Eagle River
Colorado Fly Fishing
Eagle River
- •Dry-dropper rigs (BWO, emergers)
- •Micro nymphs (PT, RS2, zebra midge)
- •Slim streamers near structure
- •Soft hackle emergers in mellow flows
- •Small terrestrials (beetles, ants) later
BWOs and midges in soft runs. Faint residual caddis near banklines. Terrestrials drifting in late afternoon. Weak micro mayfly movement.
Detailed Report
The Eagle River is settling comfortably into fall. The water is cool and clear, and trout feel the shift in light and insect activity. In the morning, fish remain deep in runs and seams; a micro-nymph rig fished cleanly will often get the first bites. As the day warms, trout expand into softer currents and edges, sipping emergers and BWOs. This is your prime dry-dropper window—but drift quality is essential. If surface activity dies, shift to emergers or soft-hackles just under the film. Toward evening, trout move back toward structure—under cuts, seams near boulders, and bank edges. Use slim streamers fished with subtle motion to entice strikes. Browns often key on these transitional prey opportunities. Trout now act more opportunistically. They rotate among depth zones, seams, and edges based on drift, light, and hatch activity. Don't linger too long on one approach.
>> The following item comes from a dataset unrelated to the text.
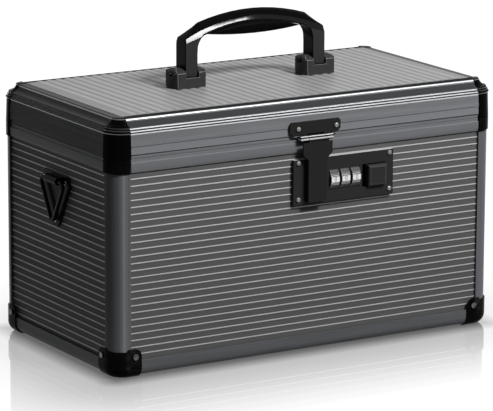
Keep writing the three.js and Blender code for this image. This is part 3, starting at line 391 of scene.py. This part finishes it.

Probe regularly and stay adaptive.
Dries
BWO / sparkledun #18–20, midges #20–22, beetle / ant #14–16
Nymphs
PT #16–20, RS2 #18–22, Zebra Midge #20–22
Streamers
Slim minnow or small leech patterns #8–12
Other
Terrestrials #14–16
- •Vary your depth—start deep and work upward if fish are unresponsive.
- •Stay mobile—don't waste time on water that isn't producing.
- •Underplay your presentation—subtle, natural drifts win in clear water.